Regum et imperatorum apophthegmata

Plutarch

Plutarch. Moralia, Vol. III. Babbitt, Frank Cole, translator. Cambridge, MA: Harvard University Press; London: William Heinemann Ltd., 1931 (printing).

Brasidas caught a mouse among some dry figs, and, getting bitten, let it go. Then, turning to those who were present, he said, There is nothing so small that it cannot save its life, if it has the courage to defend itself against those who would lay hand on it. [*](Repeated in Moralia, 79 E and 219 C, and with some variation, 208 F.)

In a battle he was wounded by a spear which pierced his shield, and, pulling the weapon out of the wound, with this very spear he slew his foe. Asked how he got his wound, he said, ’twas when my shield turned traitor. [*](Cf. Moralia, 219 C, infra, and 548 B.)
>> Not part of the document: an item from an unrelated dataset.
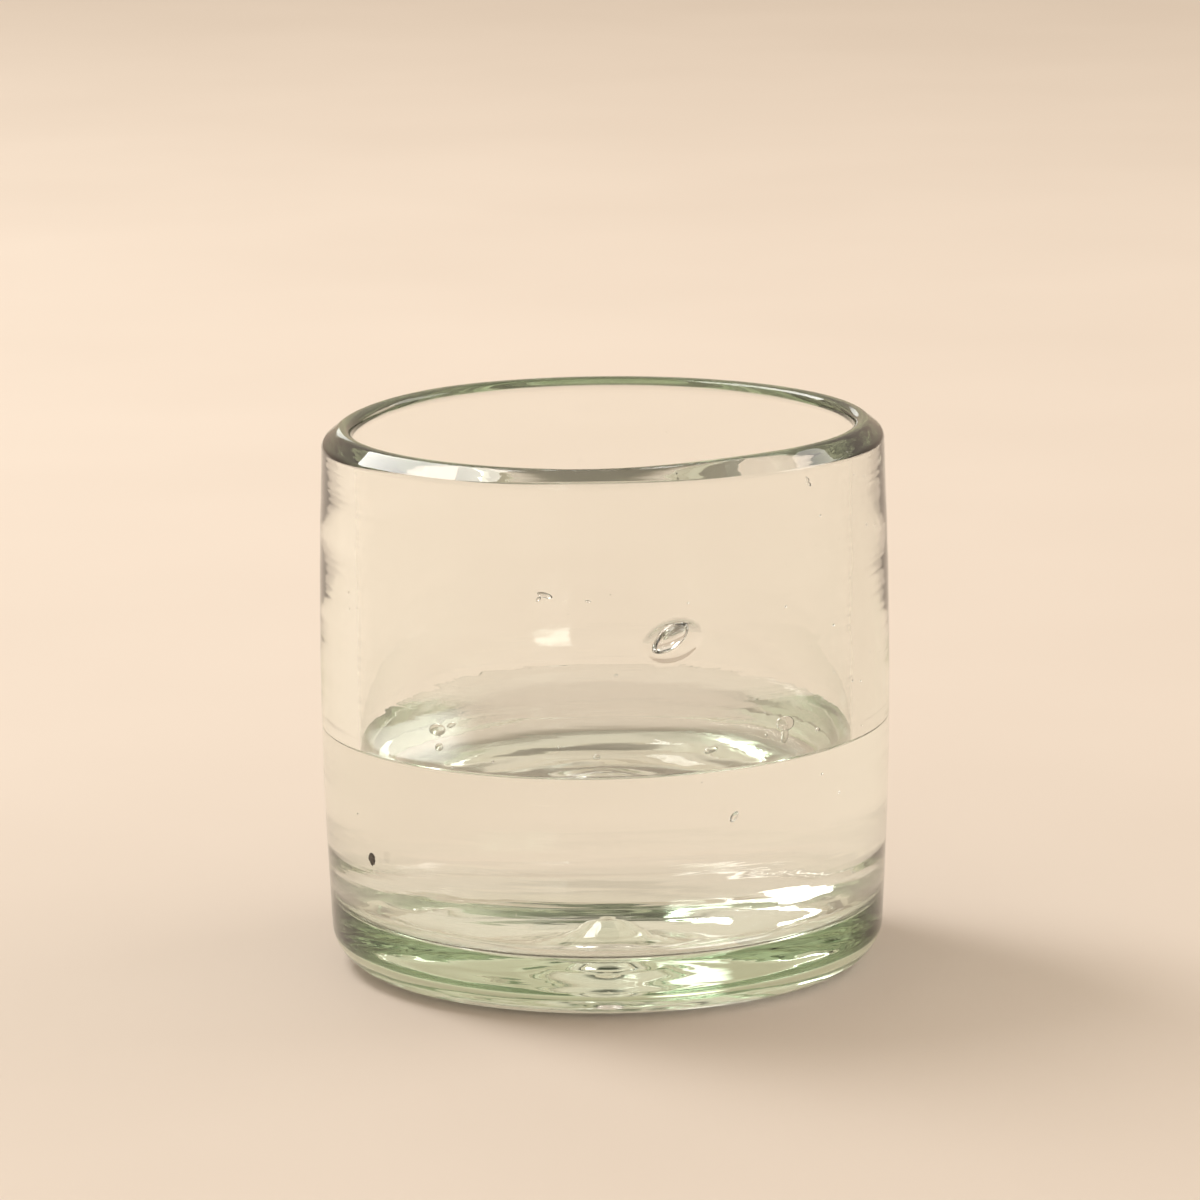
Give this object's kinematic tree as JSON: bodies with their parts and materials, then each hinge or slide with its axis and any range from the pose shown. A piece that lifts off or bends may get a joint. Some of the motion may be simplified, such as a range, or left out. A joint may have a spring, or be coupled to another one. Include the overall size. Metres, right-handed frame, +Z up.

When it came to pass that he fell while trying

to win independence for the Greeks who were living within the borders of Thrace, and the envoys sent to Sparta approached his mother,[*](Argileonis (Moralia, 219 D, 270 C, infra). ) her first question was whether Brasidas had died honourably. And when the Thracians spoke of him in the highest terms, and said that there would never be another like him, she said, Ye ken naught aboot it, being from abraid; for Brasidas was e’en a guid mon, but Sparta has mony a better mon than him. [*](Repeated in Moralia, 219 D and 240 C, and in Plutarch’s Life of Lycurgus, chap. xxv. (55 D).)